Say the exact same cotton or wool, from literally the same supplier, etc. If the same end-product is to be produced by a reputable company that's not going to lie about the numbers, then what's the difference between Italian, English, or fabric from any country?

Is there a certain process than an Italian mill goes through that the others don't know about (or just don't care to do)? Extra steps, better looms/machines, better inspection?

At the end of the day, if you have the exact same raw materials and the same process step-by-step and the same machines, then you should end up with the same fabric no matter what place it was made, right?

Are there really that many proprietary steps in this that one can end up telling who made which fabric even if the raw material was the same? (because I'm assuming the machines must be the same too)
post #18 of 19
tcbrgs says: "Most of the fabrics come from the same mills and are of equal quality. You pay for fabric design and ranges. It costs to support lots of stock. Scabal has 5000 fabrics in stock, and big advertising, but they have patterns and qualities as much as you can imagine, but they have a higher price. You can get the same for less, but usually they have cloth that design is unique to them for instance, so you pay the price they ask. "
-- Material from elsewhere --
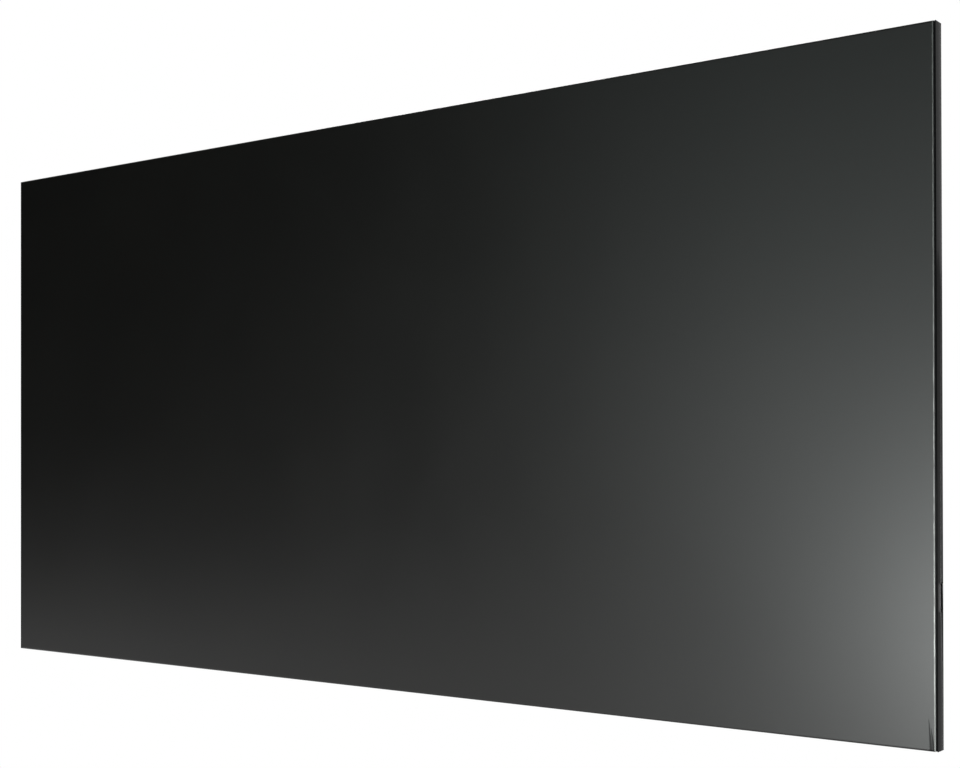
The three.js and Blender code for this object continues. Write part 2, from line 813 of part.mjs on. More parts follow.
function makeJunctionBox() {
  const outside = slab(boxOutline(0), onCover, boxDepth).translate(boxX, 0, boxZ);
  const hollow = slab(boxOutline(boxWall), boxInside, boxDepth).translate(boxX, 0, boxZ);
  const bosses = bossPlaces.map(([x, z]) => barY(bossRadius, boxInside - boxFloor / 2, boxTop, x, z));
  const floorDrill = (radius, x, z) =>
    barY(radius, onCover - cutMargin, boxInside + cutMargin, x, z);
  const housing = cut(
    join(cut(outside, hollow), ...bosses),
    ...bossPlaces.map(([x, z]) =>
      barY(screwRadius + seatGap, boxTop - bossHoleDepth, boxTop + cutMargin, x, z),
    ),
    ...boxRivetPlaces.map(([x, z]) => floorDrill(rivetRadius + seatGap, x, z)),
    floorDrill(earthScrewRadius + seatGap, earthX, earthZ),
    floorDrill(leadHoleRadius, leadHoleX, leadHoleZ),
    barX(
      glandThreadRadius + seatGap,
      boxRightFace - boxWall - cutMargin,
      boxRightFace + cutMargin,
      glandAxisY,
      boxZ,
    ),
  );
  piece("junction_box", housing, blackPlastic);

  const sealRing = cut(
    slab(boxOutline(0), sealFront, sealThickness).translate(boxX, 0, boxZ),
    slab(boxOutline(boxWall), sealFront - cutMargin, sealThickness + 2 * cutMargin).translate(boxX, 0, boxZ),
  );
  piece("box_seal", sealRing, sealRubber);

  const lid = new THREE.ExtrudeGeometry(boxOutline(lidEdge), {
    depth: lidThickness - 2 * lidEdge,
    bevelThickness: lidEdge,
    bevelSize: lidEdge,
    bevelSegments: 2,
    curveSegments: 3,
  })
    .rotateX(Math.PI / 2)
    .translate(boxX, lidBack - lidEdge, boxZ);
  const lidHoles = bossPlaces.map(([x, z]) =>
    barY(screwRadius + seatGap, lidFront - cutMargin, lidBack + cutMargin, x, z),
  );
  piece("box_lid", cut(lid, ...lidHoles), blackPlastic);

  bossPlaces.forEach(([x, z], i) => {
    const screw = panScrew(screwRadius, screwHeadRadius, lidScrewHeadHeight, lidScrewLength);
    piece(`lid_screw_${i + 1}`, screw, zincPlated).position.set(x, lidBack + seatGap, z);
  });
  const grip = boxFloor + seatGap + coverThickness;
  boxRivetPlaces.forEach(([x, z], i) => {
    piece(`box_rivet_${i + 1}`, blindRivet(grip), aluminium).position.set(x, boxInside + seatGap, z);
  });
}

function makeGland() {
  const collarStart = boxRightFace + seatGap;
  const threadStart = collarStart + glandCollar;
  const threadEnd = threadStart + glandThreadOut;
  const innerEnd = boxRightFace - boxWall - glandThreadIn;
  const bore = (from, to) => barX(glandBoreRadius, from, to, glandAxisY, boxZ);
  const body = cut(
    join(
      barX(glandThreadRadius, innerEnd, threadEnd, glandAxisY, boxZ),
      hexagonX(glandAcrossFlats, collarStart, threadStart, glandAxisY, boxZ),
    ),
    bore(innerEnd - cutMargin, threadEnd + cutMargin),
  );
  piece("gland_body", body, blackPlastic);

  const capStart = threadStart + seatGap;
  const capEnd = capStart + glandCapLength;
  const domeStart = capEnd - glandDome;
  const lipRadius = glandBoreRadius + glandLip;
  const dome = new THREE.CylinderGeometry(lipRadius, glandAcrossFlats / 2, glandDome, glandSides)
    .rotateZ(-Math.PI / 2)
    .translate((domeStart + capEnd) / 2, glandAxisY, boxZ);
  const cap = cut(
    join(hexagonX(glandAcrossFlats, capStart, domeStart, glandAxisY, boxZ), dome),
    barX(glandThreadRadius + seatGap, capStart - cutMargin, threadEnd + seatGap, glandAxisY, boxZ),
    bore(capStart, capEnd + cutMargin),
  );
  piece("gland_cap_nut", cap, blackPlastic);

  const nutEnd = boxRightFace - boxWall - seatGap;
  const nutStart = nutEnd - lockNutThickness;
  const lockNut = cut(
    hexagonX(glandAcrossFlats, nutStart, nutEnd, glandAxisY, boxZ),
    barX(glandThreadRadius + seatGap, nutStart - cutMargin, nutEnd + cutMargin, glandAxisY, boxZ),
  );
  piece("gland_lock_nut", lockNut, blackPlastic);
}

const poleLevels = [-1, 0, 1].map((step) => boxZ + step * poleSpacing);

function makeTerminalBlock() {
  const back = blockFront + blockHeight;
  const body = block(blockWidth, blockHeight, blockLength, blockX, (blockFront + back) / 2, boxZ);
  const half = blockWidth / 2 + cutMargin;
  const bores = poleLevels.map((z) =>
    barX(wireBoreRadius, blockX - half, blockX + half, wireY, z, wireBoreSides),
  );
  const wells = poleLevels.flatMap((z) =>
    [-1, 1].map((side) =>
      barY(wellRadius, wireY, back + cutMargin, blockX + side * wellOffset, z, wireBoreSides),
    ),
  );
  piece("terminal_block", cut(body, ...bores, ...wells), ceramic);
}

const cutoutFront = plateThickness + seatGap;
const cutoutBack = cutoutFront + cutoutHeight;
const tabMiddle = cutoutBack + tabRise / 2;

function makeThermalCutout() {
  const tabs = [-1, 1].map((side) =>
    block(
      tabWidth,
      tabRise + cutMargin,
      tabThickness,
      cutoutX,
      tabMiddle - cutMargin / 2,
      feedZ + (side * tabSpacing) / 2,
    ),
  );
  const flangeBackFace = cutoutFront + cutoutFlange;
  const flange = barY(cutoutRadius, cutoutFront, flangeBackFace, cutoutX, feedZ, roundSides);
  const can = barY(cutoutCanRadius, cutoutFront, cutoutBack, cutoutX, feedZ, roundSides);
  piece("thermal_cutout", join(flange, can, ...tabs), aluminium);
}

// A lead along a smooth curve through [x, y, z] points.
function lead(points, steps) {
  const curve = new THREE.CatmullRomCurve3(points.map(([x, y, z]) => new THREE.Vector3(x, y, z)));
  return tube(curve.getSpacedPoints(steps), leadRadius, cableSides);
}

function makeLeads() {
  const blockEntry = blockX - blockWidth / 2;
  const leadEnd = blockEntry + leadInsertion;
  const [neutralZ, liveZ, earthPoleZ] = poleLevels;
  const feedEnd = feedX - seatGap;
  const tabFace = tabSpacing / 2 + tabThickness / 2 + seatGap;

  const toCutout = [
    [feedEnd, cableCentre, feedZ + feedSpread],
    [feedEnd - 7, cableCentre + 1.5, feedZ + feedSpread + 1],
    [cutoutX + 13, tabMiddle - 3.5, feedZ + tabFace + 2.5],
    [cutoutX + 5, tabMiddle - 0.6, feedZ + tabFace + 4.5],
    [cutoutX, tabMiddle, feedZ + tabFace + 2.5],
    [cutoutX, tabMiddle, feedZ + tabFace],
  ];
  piece("cutout_lead", lead(toCutout, 16), liveLead);

  const live = [
    [cutoutX, tabMiddle, feedZ - tabFace],
    [cutoutX, tabMiddle, feedZ - tabFace - 2.5],
    [cutoutX + 4, tabMiddle + 0.4, feedZ - tabFace - 4.5],
    [cutoutX + 9, tabMiddle + 1.2, feedZ - tabFace - 2],
    [leadHoleX - 3, coverFront + 0.6, leadHoleZ - 1],
    [leadHoleX - 1, wireY - 3, leadHoleZ + 4],
    [leadHoleX + 7, wireY, liveZ - 3],
    [blockEntry - 4, wireY, liveZ],
    [leadEnd, wireY, liveZ],
  ];
  piece("live_lead", lead(live, 26), liveLead);

  const neutral = [
    [feedEnd, cableCentre, feedZ - feedSpread],
    [feedEnd - 6, cableCentre + 2, feedZ - feedSpread + 0.5],
    [leadHoleX + 5, tabMiddle - 2.5, feedZ - 2],
    [leadHoleX + 4.5, coverFront, leadHoleZ - 3],
    [leadHoleX + 5.5, wireY - 3, leadHoleZ - 1.5],
    [leadHoleX + 12, wireY, neutralZ - 1],
    [blockEntry - 3, wireY, neutralZ],
    [leadEnd, wireY, neutralZ],
  ];
  piece("neutral_lead", lead(neutral, 26), neutralLead);

  const earthY = boxInside + seatGap + leadRadius;
  const earth = [
    [earthX + earthScrewHeadRadius + seatGap, earthY, earthZ],
    [earthX + earthScrewHeadRadius + 5, earthY + 1, earthZ - 1],
    [blockEntry - 10, wireY - 0.5, earthPoleZ + 4],
    [blockEntry - 3, wireY, earthPoleZ],
    [leadEnd, wireY, earthPoleZ],
  ];
  piece("earth_lead", lead(earth, 16), earthLead);

  const earthScrew = panScrew(
    earthScrewRadius,
    earthScrewHeadRadius,
    earthScrewHeadHeight,
    earthScrewLength,
  );
  piece("earth_screw", earthScrew, zincPlated).position.set(earthX, boxInside + seatGap, earthZ);
}

makeFrontPlate();
makeFrame();
makeCorners();
makeHeatingLayers();
makeBackCover();
makeCoverScrews();
makeHangingRails();
makeJunctionBox();
makeGland();
makeTerminalBlock();
makeThermalCutout();
makeLeads();

export default heater;
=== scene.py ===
"""Infrared panel heater: fine edges, finishes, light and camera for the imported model.

Metres, in the model's frame: +X along the panel to the viewer's right, +Y into the wall, +Z up.
"""

import json
import math

import bmesh
import bpy
from mathutils import Matrix, Vector


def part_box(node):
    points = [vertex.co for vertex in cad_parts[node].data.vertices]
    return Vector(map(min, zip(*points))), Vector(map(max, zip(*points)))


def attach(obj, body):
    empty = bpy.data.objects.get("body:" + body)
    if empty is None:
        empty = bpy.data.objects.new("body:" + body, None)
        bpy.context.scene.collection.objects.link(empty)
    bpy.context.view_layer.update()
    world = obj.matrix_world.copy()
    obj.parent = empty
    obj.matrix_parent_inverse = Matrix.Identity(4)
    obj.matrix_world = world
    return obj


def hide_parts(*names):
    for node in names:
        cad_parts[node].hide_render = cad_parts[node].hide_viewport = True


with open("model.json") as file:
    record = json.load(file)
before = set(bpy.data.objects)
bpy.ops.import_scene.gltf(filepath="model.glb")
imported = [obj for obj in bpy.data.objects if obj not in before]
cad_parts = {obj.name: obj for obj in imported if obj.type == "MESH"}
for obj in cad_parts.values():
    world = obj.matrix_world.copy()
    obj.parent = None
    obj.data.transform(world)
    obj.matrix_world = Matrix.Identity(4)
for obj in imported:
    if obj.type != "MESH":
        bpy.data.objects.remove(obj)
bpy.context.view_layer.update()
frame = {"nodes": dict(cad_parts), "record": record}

MM = 0.001
BODY = "root"
WELD = 1e-6  # vertices closer than this are one
SMOOTH_BELOW = math.radians(35)  # edges that turn less than this are shaded smooth
FLAT_BELOW = math.radians(0.5)  # faces that turn less than this are made one
QUARTER = math.pi / 2
CUT_PAST = 1 * MM  # a cutter reaches this far past what it cuts

# ---------------------------------------------------------------- sizes that the node boxes don't give

PLATE_SHEET = 1.0 * MM
PLATE_EDGE_RADIUS = 1.6 * MM
PLATE_EDGE_STEPS = 8
PLATE_CORNER_RADIUS = 0.9 * MM  # of the tray's outline
PLATE_LEAST_CORNER = 0.15 * MM
PLATE_CORNER_STEPS = 4
FLAT_MARGIN = 0.4 * MM  # keeps a flat face's shading clear of the curves beside it

LIP_WIDTH = 1.2 * MM  # of the side rails' front lip, beside the plate
LIP_GAP = 0.2 * MM  # between the lip and the plate's edge
LIP_END = 0.5 * MM  # the lip stops this far short of the frame's corners
RAIL_JOINT = 0.3 * MM  # between the plate's turned-back edge and the rails behind it
FRAME_EDGE = 0.12 * MM
SLOT_RISE = 126 * MM  # from the frame's foot up to the middle of the side slot
SLOT_HALF_LENGTH = 13 * MM

SCREW_RADIUS = 1.5 * MM
SCREW_TIP = 0.6  # the tip's cone, as a share of the shank's radius
SCREW_HEAD_RADIUS = 2.9 * MM
SCREW_HEAD_SIDE = 0.4  # the head's straight edge, as a share of its height
SCREW_DOME_STEPS = 7
COVER_SCREW_HEAD = 1.6 * MM
LID_SCREW_HEAD = 1.4 * MM
CROSS_DEPTH = 0.7  # of the recess, as a share of the head's height
CROSS_ARM = 1.5 * MM
CROSS_HALF_WIDTH = 0.32 * MM
SCREW_TURN = 37  # degrees from one screw's recess to the next one's

RIVET_HEAD_RADIUS = 3.2 * MM
RIVET_HEAD_HEIGHT = 1.1 * MM
RIVET_DOME_STEPS = 6
RIVET_SHANK_RADIUS = 1.6 * MM
RIVET_TAIL_RADIUS = 2.4 * MM
RIVET_TAIL_HEIGHT = 1.0 * MM
RIVET_TAIL_END = 0.7  # the tail's flat end, as a share of its radius
MANDREL_RADIUS = 0.8 * MM
DIMPLE_RADIUS = 0.85  # of the dimple's floor, as a share of the mandrel's radius
DIMPLE_RISE = 0.6  # of the dimple's floor, as a share of the head's height
ROUND_STEPS = 32

COVER_SHEET = 0.8 * MM
BEAD_HEIGHT = 1.6 * MM
BEAD_RADIUS = 10 * MM
BEAD_TAPER = 2 * MM
BEAD_LENGTH = 1000 * MM
BEAD_INSET = 60 * MM  # outer beads, in from the panel's top and bottom edges
BEAD_SLOPE_STEPS = 6
BEAD_END_STEPS = 12

RAIL_WEB = 40 * MM
RAIL_SHEET = 1.5 * MM
RAIL_BEND = 2.5 * MM  # outside radius
BEND_STEPS = 8
KEYHOLE_X = 300 * MM
KEYHOLE_ENTRY_RADIUS = 5.25 * MM
KEYHOLE_ENTRY_STEPS = 40
KEYHOLE_SLOT_WIDTH = 5 * MM
KEYHOLE_SLOT_STEPS = 16
KEYHOLE_TRAVEL = 12 * MM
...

I think this may have answered my question, found it in another thread. But want to confirm with you guys. So is this correct, coming from a senior member here? The reason you pay a lot more for some fabrics than others is the range (more design work, much more inventory costs), the advertising, and perhaps smaller differences in cost of doing business in England vs Italy vs China?
post #19 of 19
Another thought, England has better water for wool, while Italy has better water for silk. So I've read.